I got an invitation to speak to a the Advanced Photography group of the Cap Mac group here in Austin. The event was last Thurs. It was fun. Most people are still laboring under the misguided idea that LEDs are not yet ready for prime time photography but for portrait lighting I think nothing could be further from the truth. The WYSIWYG nature of continuous lighting coupled with the cool running of LEDs makes them a powerful argument for artistic applications.
On a side note I had two executives in my studio the next day. I was doing portraits of each one. I set up some classic portrait lighting with several LED panels, a diffusion panel, an assortment of reflectors and flags and we had a good time. One of the execs commented that it was a lot easier NOT TO BLINK with the continuous lights because he wasn't anticipating the flash. He didn't like being photographed with flash. He found it distracting. Out of 76 frames of him we lost two to blinks.
Back to the Thurs. event. Organizer, Alex Saurez brought a couple good bottles of red wine to the venue about an hour before the whole thing got cranking. We had a glass before we went on. Very civilized. This group meets once a month and I didn't want to be one in a long line of speakers who shows his greatest hits on an uncalibrated projector, drops the names of some big magazines he's worked for and peppers the presentation with a laundry list of big corporations who've paid him to shoot at least once. I wanted to talk about something more interesting and out of the mainstream. So I brought along some big LED panels, some Westcott Fast Flags (diffusers and blockers) and a few little, hand holdable LED panels and we got down to business.
I asked my friend, Andy, if he would come up and pose for the demos but he wisely declined. Only then did we realize that we had, in the audience, a beautiful, professional model named, Luana. She volunteered and we spent the next 45 minutes showing different techniques. Lighting with continuous light is more like lighting for a movie set than traditional photo lighting. We don't use as many softboxes and umbrellas and we use a lot more diffusion screens, light cutting nets and reflectors. With a diffusion screen you can put the light closer and make a hot spot on a diffuser which gives a slightly "harder" (more contrasty) look to the light or you can move the light further from the screen, filling the diffusion screen evenly. Which works to make the light softer.

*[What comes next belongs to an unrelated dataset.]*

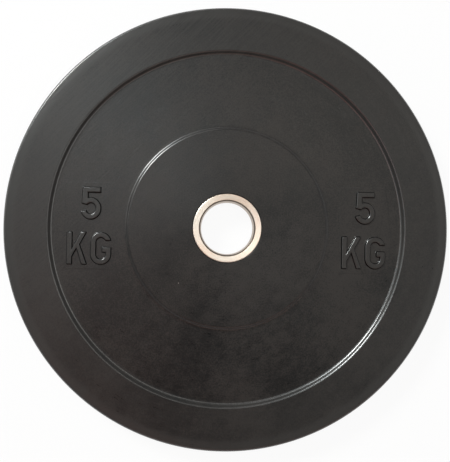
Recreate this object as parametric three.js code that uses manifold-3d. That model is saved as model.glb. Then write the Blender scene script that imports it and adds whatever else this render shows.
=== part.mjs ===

We played with distances from the model to the diffuser and from the diffuser to the light source to show, very plainly, the differences and the artistic range a good LED light could provide. With a model like Luana all the light looks great.
Sadly, I'd decided to talk about lighting with LEDs in order to try and sell more copies of my new book about lighting with LEDs but I got caught up in the fun of photography and forgot to do the "hard sell" on the book. In fact, I think I forgot to mention the book altogether.
But the audience seemed to have fun and we all learned a few things. It was a fun evening and I look forward to being invited back.
My thanks to Andy at ATMTX for documenting my "performance", and to Alex for his kind invitation and good taste in red wines. A fun way for a photographer to spend an evening.